If your time frame is weeks or months, I find it interesting that at the end of the month, the top rail of the declining channel will be at 4,291, which is the 4,289-4,300 vicinity discussed above and in prior commentaries. Use this area to define your risk. With an anticipated SPX move up to the January high around 4,725, sentiment could shift, if the technical breakout last week acts as a trigger.

Hedge funds have dramatically scaled back their footprint in the US stock market as sharp swings have pummeled big money managers. Funds that trade with some of the largest banks on Wall Street including Morgan Stanley, Goldman Sachs and JPMorgan Chase have rapidly cut long and short stock positions, or bets on prices rising or falling, according to interviews with traders and data that the banks have circulated to their clientsMorgan Stanley last week notified clients that they had seen one of the largest five-day periods of selling in North American stocks by hedge funds on record”
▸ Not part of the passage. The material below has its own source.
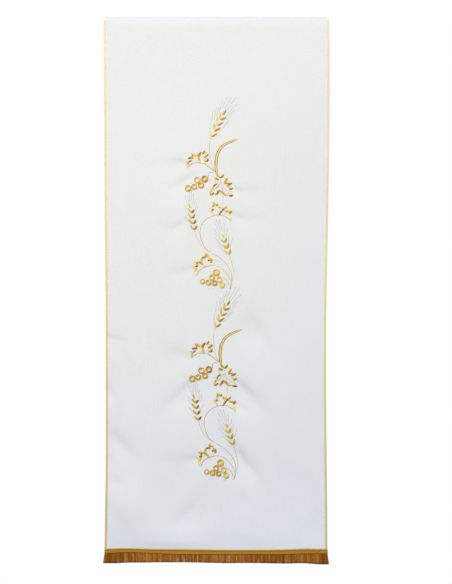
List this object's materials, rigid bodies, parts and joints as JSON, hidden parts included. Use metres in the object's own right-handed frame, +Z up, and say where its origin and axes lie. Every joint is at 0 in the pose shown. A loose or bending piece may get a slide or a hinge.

          - Financial Times, March 16, 2022 

There is anecdotal evidence of major traders and investors throwing in the towel, as depicted in the excerpt above. Various surveys, polls and the action of equity option buyers confirm the pessimism that preceded a technical breakout last week in major equity benchmarks.

In fact, note immediately below how the 10-day buy (to open) put/call volume ratio on NASDAQ 100 Index components is nearing the extreme level of early 2020, which marked a huge bottom for the equity market. This comes as the NDX climbed back above the key 14,000-millenium level, which is double its 2020 closing low.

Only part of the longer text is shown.